I have laid out three large beds and am now trying to figure out what might grow in them. I'm using the native and adventitious plants as a guideline, the opportunists that have hopped over the tracks. In a large circle in the middle I am trying to make a kind of enclosed garden.
It’s bizarre, and impossible to record, but Mahler4 is really shooting out of the ground. It goes up so fast it's almost scary. It’s clear that my actions are the exact opposite of what’s going on around me. I'm busy with little flowers amongst these tall buildings rising up here. Although perhaps it's not such a great contrast after all – I am intervening too, but on a different scale. I am busily moving grains of sand and planting flowers that perhaps don't want to grow here, or are not even able to grow here. And then they will die. Thus as far as material is concerned there are very big contrasts. Likewise with tempo. The construction of a tall building goes faster than the growth of a plant.
I wrote somewhere in my application for this project that I wanted to arouse a feeling of alienation in the viewer, but of course I myself am struck by the greatest feeling of alienation.

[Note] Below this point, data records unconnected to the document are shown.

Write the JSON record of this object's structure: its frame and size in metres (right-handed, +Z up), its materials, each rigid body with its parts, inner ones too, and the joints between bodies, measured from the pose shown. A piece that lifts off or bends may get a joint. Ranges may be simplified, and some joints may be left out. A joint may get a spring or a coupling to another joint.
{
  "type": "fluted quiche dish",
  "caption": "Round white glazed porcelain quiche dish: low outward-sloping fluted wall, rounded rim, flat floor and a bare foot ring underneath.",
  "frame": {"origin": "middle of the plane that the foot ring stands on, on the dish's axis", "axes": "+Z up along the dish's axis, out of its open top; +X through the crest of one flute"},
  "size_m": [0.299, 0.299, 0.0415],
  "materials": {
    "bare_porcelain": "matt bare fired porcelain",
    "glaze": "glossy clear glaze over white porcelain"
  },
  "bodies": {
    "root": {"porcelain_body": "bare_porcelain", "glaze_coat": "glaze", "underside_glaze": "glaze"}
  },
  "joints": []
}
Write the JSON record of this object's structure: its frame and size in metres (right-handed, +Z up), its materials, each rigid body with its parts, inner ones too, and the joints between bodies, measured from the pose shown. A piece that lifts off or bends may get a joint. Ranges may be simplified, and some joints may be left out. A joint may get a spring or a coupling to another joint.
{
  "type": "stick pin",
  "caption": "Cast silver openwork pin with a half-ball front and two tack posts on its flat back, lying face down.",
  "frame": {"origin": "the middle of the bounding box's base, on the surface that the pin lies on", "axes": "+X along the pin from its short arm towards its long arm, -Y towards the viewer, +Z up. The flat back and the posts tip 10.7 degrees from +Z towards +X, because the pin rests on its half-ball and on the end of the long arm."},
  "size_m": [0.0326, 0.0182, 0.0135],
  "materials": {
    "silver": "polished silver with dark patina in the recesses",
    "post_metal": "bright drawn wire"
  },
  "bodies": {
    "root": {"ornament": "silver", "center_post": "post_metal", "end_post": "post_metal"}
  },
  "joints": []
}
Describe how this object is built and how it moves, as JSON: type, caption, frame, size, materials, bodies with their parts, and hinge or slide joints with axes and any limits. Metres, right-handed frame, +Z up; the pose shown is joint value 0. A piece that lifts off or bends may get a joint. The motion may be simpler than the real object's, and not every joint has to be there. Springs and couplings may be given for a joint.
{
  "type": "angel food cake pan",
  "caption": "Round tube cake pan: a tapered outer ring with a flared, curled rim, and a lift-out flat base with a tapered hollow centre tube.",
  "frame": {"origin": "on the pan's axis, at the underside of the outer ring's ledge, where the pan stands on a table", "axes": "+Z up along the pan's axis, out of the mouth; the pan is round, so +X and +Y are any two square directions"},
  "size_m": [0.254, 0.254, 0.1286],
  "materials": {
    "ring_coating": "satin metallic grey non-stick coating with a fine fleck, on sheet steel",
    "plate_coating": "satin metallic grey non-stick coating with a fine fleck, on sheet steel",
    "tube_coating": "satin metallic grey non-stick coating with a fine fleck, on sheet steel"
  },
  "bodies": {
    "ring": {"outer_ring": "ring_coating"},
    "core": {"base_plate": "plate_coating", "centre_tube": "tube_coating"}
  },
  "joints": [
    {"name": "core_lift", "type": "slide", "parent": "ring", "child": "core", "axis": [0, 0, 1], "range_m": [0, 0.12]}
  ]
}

It’s not just about looking, it’s also about experiencing. I want to grab people by the ears, make them look at the ground and say: See how tremendously beautiful that little flower is! If you're a Christian, you'll say, "It has been given to us by God," if you're a New Ager, you'll say, "It has been given to us by Mother Earth," but in the final analysis it comes down to the small gesture, the incredible beauty of it.
It’s a kind of ode, a ritual that I am carrying out, which is about concentration. An ant that is hauling grains of sand. As far as the plants are concerned, we'll just have to see. Maybe nothing will grow at all. I am at the mercy of the elements, even here, in the middle of the Zuidas. And in this controlled environment that’s the beauty of it all.